As the Internet becomes more prevalent in American society and as our industry and political leaders debate the best way to enable all Americans to take advantage of speedier and more reliable Internet service, the term broadband has worked its way into the technologist's vernacular. Broadband is currently defined as the technical capacity to transfer data at a rate of 200 kilobits per second in one direction. Kilobits aside, broadband allows Internet users full-time access to the Internet and the ability to run quality, high-speed applications (such as video)--services that the current "dial-up" Internet cannot match.

As with most products in a market economy, the driving factor behind the deployment of broadband is financial profit. Broadband providers tend to offer their services where a suitable infrastructure and customer concentration already exist. As a result, universities and colleges without an existing infrastructure and those located in remote, rural areas are finding it a challenge to obtain affordable broadband connections for faculty and students.

Expanding broadband deployment will improve the capacity of higher education institutions to provide quality education for learners anywhere, anytime. Broadband enables much more effective distance education by allowing students and teachers located in different parts of the world to communicate and interact on a "real time" basis, as though they were in the same physical classroom, and by enabling students to select course offerings from institutions outside their physical proximity. Access to broadband technology will provide remote students, like students residing on campus, with the ability to utilize data-intensive information resources.

Is Government Intervention Necessary for Increased Broadband Access?

Fearing a lack of return on investment, incumbent carriers such as the regional Bell operating companies have been slow in rolling out broadband services to rural areas, and the Federal Communications Commission has been reluctant to intervene. This past July the FCC credited its laissez-faire policy decisions over the past thirty years with "creating a deregulatory environment in which the Internet could flourish."1 This followed an FCC report, released last January, which concluded that "broadband is being deployed in a reasonable and timely fashion" and which added that the FCC saw no reason for agency activism.

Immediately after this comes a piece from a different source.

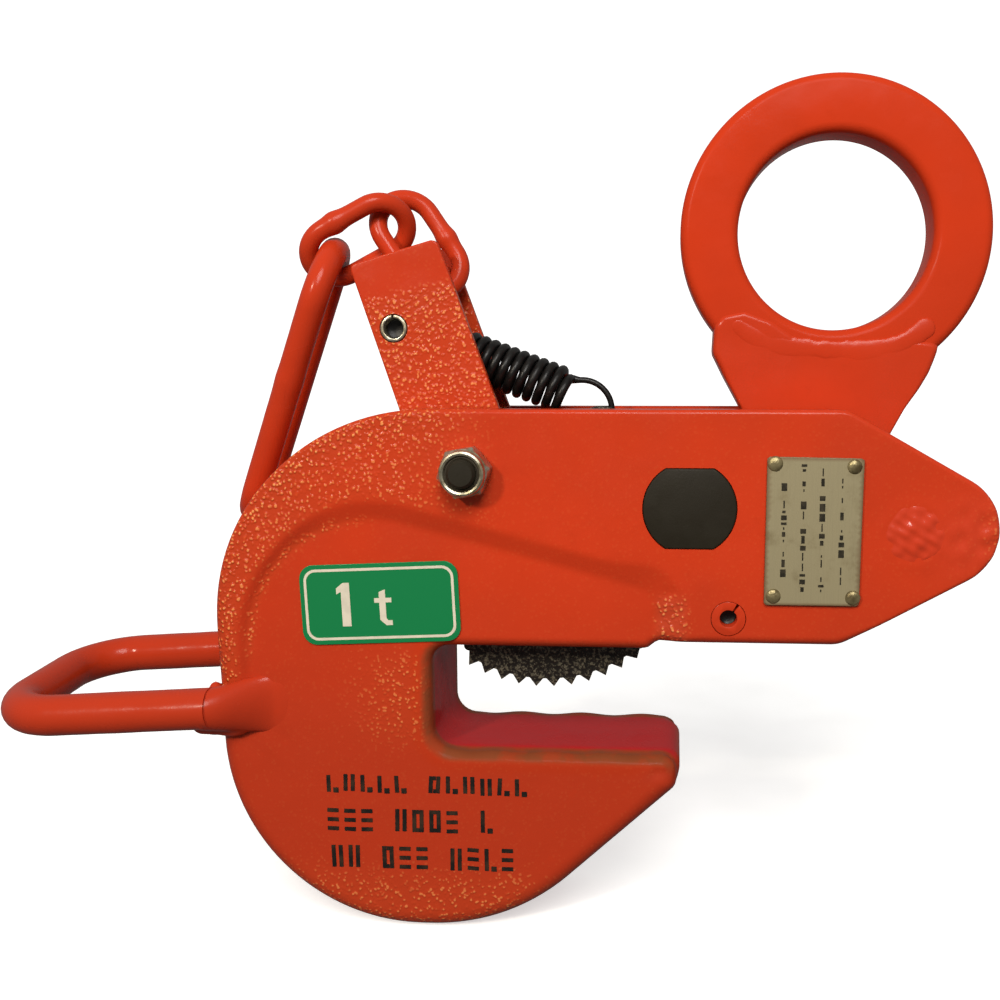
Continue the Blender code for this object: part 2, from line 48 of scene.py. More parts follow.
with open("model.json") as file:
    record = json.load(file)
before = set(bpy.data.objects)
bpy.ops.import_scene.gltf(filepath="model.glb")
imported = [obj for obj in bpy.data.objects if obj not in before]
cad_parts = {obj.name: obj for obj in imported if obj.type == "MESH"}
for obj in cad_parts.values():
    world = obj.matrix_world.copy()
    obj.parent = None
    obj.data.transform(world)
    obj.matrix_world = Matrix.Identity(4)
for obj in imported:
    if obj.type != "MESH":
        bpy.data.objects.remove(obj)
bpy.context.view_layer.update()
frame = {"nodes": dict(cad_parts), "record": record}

MM = 0.001

# Frame outline, millimetres
WEB_HALF = 21.0
RIM_RISE = 1.9
HANDLE_LEG_Y = 27.6
SLOT_HALF = 12.0
FRAME_LEFT = -99.3
FRAME_TOP = 97.0
FRAME_BOTTOM = -53.2
ARM_BOTTOM = 32.7
WEB_BOTTOM = 30.3
THROAT_LEFT = -37.5
JAW_TIP = 32.0
NOSE_CORNER = (134.0, 64.4)
SLOT_OUTLINE = [(-48.8, 130.0), (-48.8, 42.0), (-37.2, 28.0), (-37.2, 20.0), (150.0, 20.0),
                (150.0, 130.0)]

# Pivots and pins, (x, z)
MAIN_PIN = (35.0, 70.2)
MAIN_PIN_RADIUS = 12.75
MAIN_PIN_FLAT = 10.95
LEVER_BOLT = (-26.0, 80.0)
BOLT_RADIUS = 4.0
STOP_PIN = (45.8, 40.0)
STOP_PIN_RADIUS = 4.7
SPRING_PIN = (-48.5, 119.4)
SPRING_PIN_RADIUS = 3.75
NOSE_PLUG = (95.2, 63.8)
RING_CENTRE = (74.7, 145.6)
LINK_PIN = (70.5, 70.0)
GAP = 0.3
PIN_GAP = 0.14
NUT_ACROSS = 13.0
RIVETS = ((57.7, 82.7), (78.7, 82.0), (57.7, 46.7), (79.0, 46.5))
PLATE_BOX = (55.2, 44.2, 81.3, 84.6)
LABEL_CENTRE = (-51.4, 42.7)
LABEL_TURN_DEG = 2.6

# Distances from the middle plane to the faces that other pieces lie on
PLATE_FACE = 23.62
RIVET_FACE = 24.0
NUT_FACE = 23.05
SHANK_HALF = 8.0
SHANK_FORK_HALF = 3.7
SHANK_PIN_HOLE = 5.8

# Stage, metres and degrees
LIGHTS_AIM = (-0.01, 0.0, 0.05)
CAMERA_PLACE = (0.031, -0.323, 0.1055)
CAMERA_TILT_DEG = 83.73
CAMERA_TURN_DEG = 4.0
CAMERA_SHIFT = -0.0978


# ---------------------------------------------------------------- settings

def colour_setting(name, description, default):
    return FloatVectorProperty(name=name, description=description, subtype="COLOR", size=3,
                               min=0.0, max=1.0, default=default)


def length_setting(name, description, default, least=0.5, most=150.0):
    """A length in millimetres."""
    return FloatProperty(name=name, description=description, min=least, max=most, default=default)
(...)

Many members of Congress do not appear to share the FCC's optimism. A growing number believe that the telecommunications industry has been hampered in the rollout of broadband by "burdensome" regulations imposed in the Telecommunications Act of 1996. Others feel that certain segments of the industry need positive regulatory incentives to spur broadband deployment. In contrast to the FCC's hands-off approach, at the time of this writing four activist broadband bills are pending in Congress, three of them offered by congressional members representing constituents living in rural areas. Approaches in these bills include the following:

  • Requiring incumbent local exchange carriers to provide a business plan to the proper state commission explaining how they will provide broadband services to all local exchange areas
  • Eliminating the authority of the FCC to determine pricing or technical standards
  • For data communications, removing the inter-local access and transport area (inter-LATA) restrictions imposed on incumbent telecom carriers by the Telecom Act of 1996

Although it is unlikely that any of the bills will reach their respective floors this session, Congress has demonstrated its impatience with the Telecom Act and with the slow deployment of broadband. This promises to remain a hot issue for some time to come.

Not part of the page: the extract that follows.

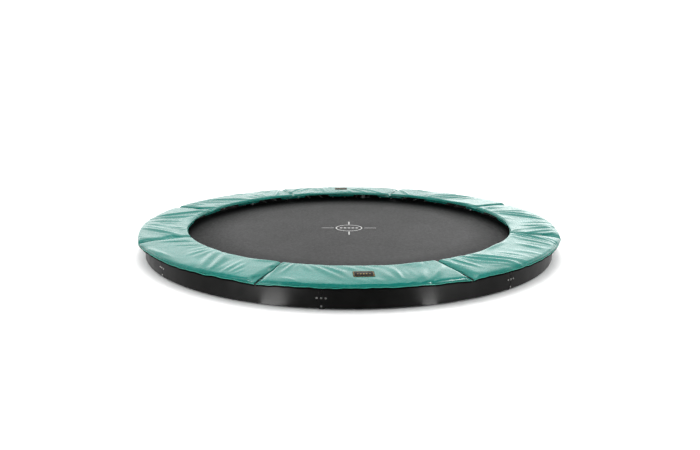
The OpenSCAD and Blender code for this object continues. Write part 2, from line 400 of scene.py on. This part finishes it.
COATED = coated_fabric()
HEM = hem_fabric()
POWDER = powder_coat()
GALVANISED = galvanised()
ZINC = zinc_plate()
STEEL = spring_steel()
CAP = cap_plastic()
MAT = mat_weave()
WEBBING = webbing()
ELASTIC = elastic()
PRINT = white_print()
PATCH = patch_fabric()
GOLD = gold_thread()
FLOOR = pale_floor()
BACKDROP = backdrop_paint()

NODE_LOOKS = {
    "wall_panel": POWDER, "rail": GALVANISED, "leg": GALVANISED, "joint_plates": POWDER,
    "foot_caps": CAP, "panel_bolts": ZINC, "leg_bolts": ZINC, "bolt_nuts": ZINC,
    "rail_screws": ZINC, "mat_hem": WEBBING, "ring_webbing": WEBBING, "pad_ties": ELASTIC,
}
for node_name, node_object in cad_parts.items():
    stem = node_name.rstrip("0123456789").rstrip("_")
    if stem in NODE_LOOKS:
        node_object.data.materials.clear()
        node_object.data.materials.append(NODE_LOOKS[stem])


# ---------------------------------------------------------------- springs and rings
SPRING_R = 0.0094       # to the middle of the wire
WIRE_R = 0.0016
RING_WIRE_R = 0.0025
SPRING_Z = sum(c.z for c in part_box("springs_1")) / 2
COIL_IN = RING_R + 0.0185
COIL_OUT = COIL_IN + 0.150
HOOK_OUT = 1.787
COIL_PITCH = 0.0048
TURN_STEPS = 9          # points along a turn of a coil


def tube(points, radius, sides, closed=False):
    """Vertices and faces of a round wire along points, with an upright that doesn't twist."""
    points = [Vector(p) for p in points]
    n = len(points)
    verts = []
    normal = None
    for i, p in enumerate(points):
        after = points[(i + 1) % n] if closed or i < n - 1 else p
        before = points[i - 1] if closed or i > 0 else p
        along = (after - before).normalized()
        if normal is None:
            normal = along.orthogonal().normalized()
        normal = (normal - along * normal.dot(along)).normalized()
        side = along.cross(normal)
        for s in range(sides):
            a = 2 * math.pi * s / sides
            verts.append(p + (normal * math.cos(a) + side * math.sin(a)) * radius)
    faces = []
    for i in range(n if closed else n - 1):
        for s in range(sides):
            a, b = i * sides, (i + 1) % n * sides
            t = (s + 1) % sides
            faces.append((a + s, a + t, b + t, b + s))
    if not closed:
        faces.append(tuple(range(sides))[::-1])
        faces.append(tuple((n - 1) * sides + s for s in range(sides)))
    return verts, faces


def spring_path():
    """The wire of one spring as (radius, along the ring, height) points, mat end first."""
    hook_in = RING_R - 0.0080
    path = [(hook_in - 0.001, 0, SPRING_Z - 0.012), (hook_in - 0.0015, 0, SPRING_Z - 0.005),
            (hook_in + 0.001, 0, SPRING_Z + 0.0005), (hook_in + 0.006, 0, SPRING_Z + 0.001),
            (COIL_IN - 0.009, 0, SPRING_Z), (COIL_IN - 0.004, 0, SPRING_Z + 0.002)]
    turns = round((COIL_OUT - COIL_IN) / COIL_PITCH)
    for i in range(turns * TURN_STEPS + 1):
        a = 2 * math.pi * i / TURN_STEPS
        rise = min(1, (i + 1) / 4, (turns * TURN_STEPS - i + 1) / 4)
        path.append((COIL_IN + COIL_PITCH * i / TURN_STEPS, SPRING_R * rise * math.sin(a),
                     SPRING_Z + SPRING_R * rise * math.cos(a)))
    path += [(COIL_OUT + 0.004, 0, SPRING_Z + 0.002), (COIL_OUT + 0.009, 0, SPRING_Z),
             (HOOK_OUT - 0.004, 0, SPRING_Z), (HOOK_OUT, 0, SPRING_Z + 0.002),
             (HOOK_OUT + 0.001, 0, SPRING_Z + 0.008)]
    return path


def on_ring(path, bearing):
    """Points given as (radius, along the ring, height), put at a bearing."""
    out = polar(bearing, 1)
    along = polar(bearing + 90, 1)
    return [out * r + along * t + Vector((0, 0, z)) for r, t, z in path]


def make_springs():
    path = spring_path()
    for bay in range(SECTORS):
        for j in range(SPRINGS_PER_BAY):
            bearing = WALL_SEAM + bay * SECTOR + (j + 0.5) * SPRING_STEP
            verts, faces = tube(on_ring(path, bearing), WIRE_R, 6)
            spring = add_mesh(f"spring_{bay + 1}_{j + 1}", verts, faces, STEEL)
            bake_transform(spring)
            if j == 0:
                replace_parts(spring, f"springs_{bay + 1}")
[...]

Approaches of the Higher Education Community

The higher education community has differed in its approaches to providing high-speed Internet connectivity. Some institutions are partnering with local broadband providers to secure discounts for broadband services and are even sharing their access with the surrounding community. The University of Florida at Gainesville, for example, is partnering with a local provider to create a program whereby off-campus students and anyone else in the Gainesville area can obtain high-speed Internet access via cable modems.

Other states have taken a direct approach and have funded the development of state networks whose mission often includes reaching remote or rural educational institutions and communities. For example, the Massachusetts Turnpike Authority established a partnership with the University of Massachusetts to extend connectivity by expanding the Internet backbone beyond the university campus via regional consortiums.

Many of these state-oriented networks were initially funded through the National Science Foundation's Connections program. The Arkansas ARKnet began with initial NSF funding in 1991, with twenty-one institutions participating. Eight years later, ARKnet's membership now includes all of the state's universities, colleges, and community colleges. Working with two other state networks--the Arkansas Department of Information Systems and the Arkansas Public School Computer Network--ARKnet is helping to provide direct Internet access throughout the state.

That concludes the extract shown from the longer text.